The shogunate recognized that there were people and places that they could not govern. They turned to Danzaemon. That's not one person but a name successively taken up by the dozen or so men that ran a parallel government and economy in Edo until 1871.
The shogunate needed to maintain order, including over people—beggars and butchers, mule skinners and monkey trainers, hangmen and cobblers—that were separate from the classes of samurai and commoners. They began to be officially and unofficially categorized and organized.
People that threatened stability (beggars, lepers) and those polluted by their trade (leatherworkers, butchers), were formed into guilds. People like Danzaemon became their leaders. (Caste in Early Modern Japan: Danzaemon and the Edo Outcaste Order, Amos.)
By the 1800s, thousands of households, including monkey trainers and anyone in the untouchable castes of eta and hinin. That gave him a monopoly over their trades, including leatherwork. He was a wealthy man. ("The Creation of the Edo Outcaste Order," Gerald Groemer.)
Danzaemon also had the right to tax groups not under his direct control. He had the monkey trainers, but other classes of itinerant entertainer were also kicking up to him. ("The Economic Organization of the Outcasts of Feudal Tokyo," John A. Price.)
Danzaemon ran his own courts, too, and could sentence his charges to death. The relationship between eta and hinin and death meant that they worked at the execution grounds and crematoria, so he also maintained a monopoly over Tokugawa crucifixions. (Caste in Early Modern Japan.)
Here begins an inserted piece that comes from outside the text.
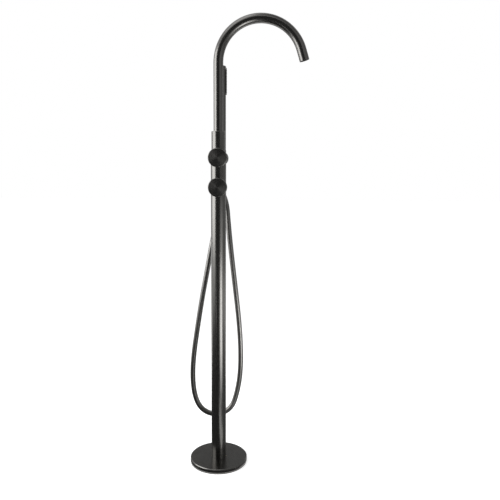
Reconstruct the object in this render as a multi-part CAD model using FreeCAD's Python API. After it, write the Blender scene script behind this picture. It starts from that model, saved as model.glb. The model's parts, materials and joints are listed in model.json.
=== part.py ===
import FreeCAD, Part
import math
import os

# Floor standing bath filler. Millimetres, +Z up.
# Origin: on the floor, on the column's axis. The spout points along +X, the
# knobs face -Y, the handset and its hose are behind the column, towards +Y.

V = FreeCAD.Vector
X, Y, Z = V(1, 0, 0), V(0, 1, 0), V(0, 0, 1)

# ---- driving dimensions ----------------------------------------------------

# clearances
running_fit = 0.1        # radial, a turning shaft in its bore
loose_fit = 0.3          # radial, parts that move past each other
push_fit = 0.2           # radial, fixed parts that slide together
edge_break = 0.5         # on turned edges

# mounting foot and floor cover
foot_plate_d = 128.0
foot_plate_t = 6.0
foot_hole_d = 7.0
foot_hole_pcd = 100.0
foot_hole_count = 4
foot_spigot_h = 50.0     # above the plate
inlet_bore_d = 15.2
inlet_depth = 14.0
inlet_offset = 9.0       # each side of the axis
waterway_d = 8.0
cover_d = 157.0
cover_h = 13.0
cover_wall = 2.0
cover_bevel = 1.6

# column
column_d = 40.0
column_wall = 1.8
tube_above_mixer = 19.0  # from the upper control's axis to the tube's top
sleeve_h = 48.0          # of the spout's base sleeve, above the tube
sleeve_seat_h = 2.0      # depth of the sleeve in the tube
sleeve_lip_h = 14.0      # solid top that guides the spout
sleeve_skirt_t = 2.6
grub_d = 6.0
grub_len = 6.0
grub_z = 36.0
grub_angles = (60.0, 120.0)

# supply pipes
pipe_d = 10.0
pipe_wall = 1.0
pipe_socket_depth = 12.0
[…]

There was a sprawling Danzaemon mansion in Asakusa, with a community growing around it. The community was confined to the outskirts of Edo but grew in power and wealth, if not prestige. They even began contributing troops to Tokugawa campaigns. (Caste.)
All of this officially ended in the Meiji. Danzaemon privileges were abolished. The legal existence of the classes he governed was later erased. This didn't end discrimination against Danzaemon's former charges or outcastes in other areas. It arguably made it worse.
Early Japanese capitalism required the reproduction of feudal social relations. Discrimination continued, with weaker organization and leadership. (Japan's Outcaste Abolition: The Struggle for National Inclusion and the Making of the Modern Nation State, Noah Y. McCormack.)
The radical and progressive outcaste liberation groups did not fit the same purpose. Their goal was equality, while Danzaemon and arguably his charges had benefited from legal inequality and the figurative and real fences around his community.
A lack of leadership also made it harder on law enforcement. Certain groups were hard to manage without a go-between. It was impossible to restrict begging without heavy-handed measures. ("Panhandling, Subsistence, and Poverty Management in Meiji Tokyo," John Porter)
It's a similar situation with anti-organized crime laws of the 1990s: the reasonably disciplined regulators of the underworld, recognized by law enforcement, disappeared and were replaced by disorganized crime. New groups emerged that put fewer restrictions on themselves.
Unless you are willing to be heavy-handed, which is always my preference, the next best thing is for certain groups and occupations to be given some autonomy and for the authority of their leaders to be recognized, so you have someone to deal with. That's the lesson of Danzaemon.